Would you return the complete listing below word for word?

↓

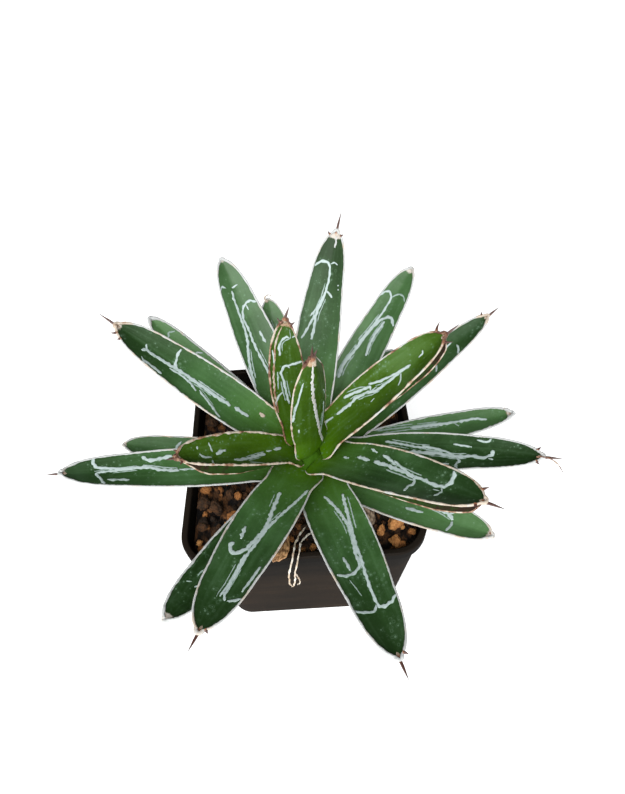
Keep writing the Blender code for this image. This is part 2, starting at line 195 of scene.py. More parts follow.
def lofted(rings: np.ndarray, mark: np.ndarray, stuff: int = 0) -> Shell:
    """Skin a row of rings, closed at both ends by a fan to the ring's middle.

    Args:
        rings: rings by points by three coordinates.
        mark: rings by points by three numbers for the finish.
        stuff: the index of the finish.

    Returns:
        A closed shell with its faces outward.
    """
    count, around = rings.shape[:2]
    level = np.arange(count - 1)[:, None] * around
    k = np.arange(around)[None, :]
    nxt = (k + 1) % around
    quads = np.stack([level + k, level + nxt, level + around + nxt, level + around + k], -1)
    points = np.concatenate([rings.reshape(-1, 3), rings[0].mean(0)[None], rings[-1].mean(0)[None]])
    marks = np.concatenate([mark.reshape(-1, 3), mark[0].mean(0)[None], mark[-1].mean(0)[None]])
    first, last = count * around, count * around + 1
    k, nxt = k[0], nxt[0]
    top = (count - 1) * around
    low = np.stack([nxt, k, np.full(around, first), np.full(around, first)], -1)
    high = np.stack([top + k, top + nxt, np.full(around, last), np.full(around, last)], -1)
    return Shell(points, np.concatenate([quads.reshape(-1, 4), low, high]), marks, stuff).outward()


def swept(path: np.ndarray, side: np.ndarray, up: np.ndarray, wide: np.ndarray,
          high: np.ndarray, mark: np.ndarray, stuff: int, around: int = 12) -> Shell:
    """Sweep an ellipse along a path.

    Args:
        path: the middle of the ellipse at each step.
        side: direction of its width at each step.
        up: direction of its height at each step.
        wide: half its width at each step.
        high: half its height at each step.
        mark: three numbers for the finish at each step.
        stuff: the index of the finish.
        around: points round the ellipse.

    Returns:
        A closed tube.
    """
    turn = np.linspace(0.0, tau, around, endpoint=False)
    rings = (path[:, None] + side[:, None] * (wide[:, None] * np.cos(turn))[..., None]
             + up[:, None] * (high[:, None] * np.sin(turn))[..., None])
    return lofted(rings, np.repeat(mark[:, None], around, axis=1), stuff)


def tube(path: np.ndarray, radius: np.ndarray, mark: np.ndarray, stuff: int, guide: np.ndarray,
         flatness: float = 1.0) -> Shell:
    """Sweep a round or flattened section along a free path.

    The width of the section lies across both the path and a guide direction.

    Args:
        path: points along the middle.
        radius: half the width at each point.
        mark: three numbers for the finish at each point.
        stuff: the index of the finish.
        guide: a direction that the path never runs along.
        flatness: height over width.

    Returns:
        A closed tube.
    """
    along = unit(np.gradient(path, axis=0))
    side = unit(np.cross(along, guide))
    return swept(path, side, np.cross(along, side), radius, radius * flatness, mark, stuff,
                 TUBE_POINTS)


def raised(flat: np.ndarray, height: float) -> np.ndarray:
    """Lift flat points to one height.

    Args:
        flat: places on the level, one in each row.
        height: how high they go.

    Returns:
        The points.
    """
    return np.concatenate([flat, np.full((len(flat), 1), height)], 1)


def placed(name: str, data: bpy.types.ID) -> bpy.types.Object:
    """Put a new object into the scene.

    Args:
        name: its name.
        data: its mesh, lamp or camera.

    Returns:
        The object.
    """
    item = bpy.data.objects.new(name, data)
    bpy.context.scene.collection.objects.link(item)
    return item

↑

* [Written reply]:
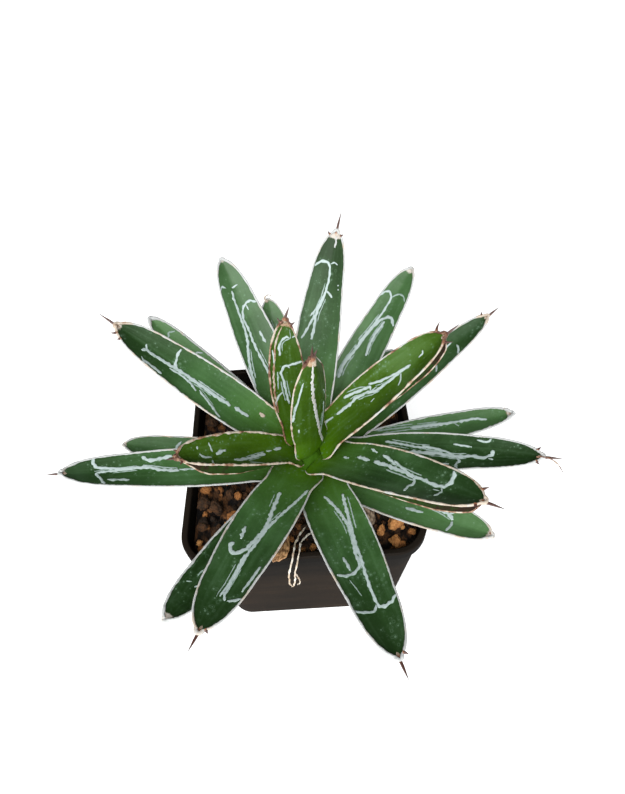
Keep writing the Blender code for this image. This is part 2, starting at line 195 of scene.py. More parts follow.
def lofted(rings: np.ndarray, mark: np.ndarray, stuff: int = 0) -> Shell:
    """Skin a row of rings, closed at both ends by a fan to the ring's middle.

    Args:
        rings: rings by points by three coordinates.
        mark: rings by points by three numbers for the finish.
        stuff: the index of the finish.

    Returns:
        A closed shell with its faces outward.
    """
    count, around = rings.shape[:2]
    level = np.arange(count - 1)[:, None] * around
    k = np.arange(around)[None, :]
    nxt = (k + 1) % around
    quads = np.stack([level + k, level + nxt, level + around + nxt, level + around + k], -1)
    points = np.concatenate([rings.reshape(-1, 3), rings[0].mean(0)[None], rings[-1].mean(0)[None]])
    marks = np.concatenate([mark.reshape(-1, 3), mark[0].mean(0)[None], mark[-1].mean(0)[None]])
    first, last = count * around, count * around + 1
    k, nxt = k[0], nxt[0]
    top = (count - 1) * around
    low = np.stack([nxt, k, np.full(around, first), np.full(around, first)], -1)
    high = np.stack([top + k, top + nxt, np.full(around, last), np.full(around, last)], -1)
    return Shell(points, np.concatenate([quads.reshape(-1, 4), low, high]), marks, stuff).outward()


def swept(path: np.ndarray, side: np.ndarray, up: np.ndarray, wide: np.ndarray,
          high: np.ndarray, mark: np.ndarray, stuff: int, around: int = 12) -> Shell:
    """Sweep an ellipse along a path.

    Args:
        path: the middle of the ellipse at each step.
        side: direction of its width at each step.
        up: direction of its height at each step.
        wide: half its width at each step.
        high: half its height at each step.
        mark: three numbers for the finish at each step.
        stuff: the index of the finish.
        around: points round the ellipse.

    Returns:
        A closed tube.
    """
    turn = np.linspace(0.0, tau, around, endpoint=False)
    rings = (path[:, None] + side[:, None] * (wide[:, None] * np.cos(turn))[..., None]
             + up[:, None] * (high[:, None] * np.sin(turn))[..., None])
    return lofted(rings, np.repeat(mark[:, None], around, axis=1), stuff)


def tube(path: np.ndarray, radius: np.ndarray, mark: np.ndarray, stuff: int, guide: np.ndarray,
         flatness: float = 1.0) -> Shell:
    """Sweep a round or flattened section along a free path.

    The width of the section lies across both the path and a guide direction.

    Args:
        path: points along the middle.
        radius: half the width at each point.
        mark: three numbers for the finish at each point.
        stuff: the index of the finish.
        guide: a direction that the path never runs along.
        flatness: height over width.

    Returns:
        A closed tube.
    """
    along = unit(np.gradient(path, axis=0))
    side = unit(np.cross(along, guide))
    return swept(path, side, np.cross(along, side), radius, radius * flatness, mark, stuff,
                 TUBE_POINTS)


def raised(flat: np.ndarray, height: float) -> np.ndarray:
    """Lift flat points to one height.

    Args:
        flat: places on the level, one in each row.
        height: how high they go.

    Returns:
        The points.
    """
    return np.concatenate([flat, np.full((len(flat), 1), height)], 1)


def placed(name: str, data: bpy.types.ID) -> bpy.types.Object:
    """Put a new object into the scene.

    Args:
        name: its name.
        data: its mesh, lamp or camera.

    Returns:
        The object.
    """
    item = bpy.data.objects.new(name, data)
    bpy.context.scene.collection.objects.link(item)
    return item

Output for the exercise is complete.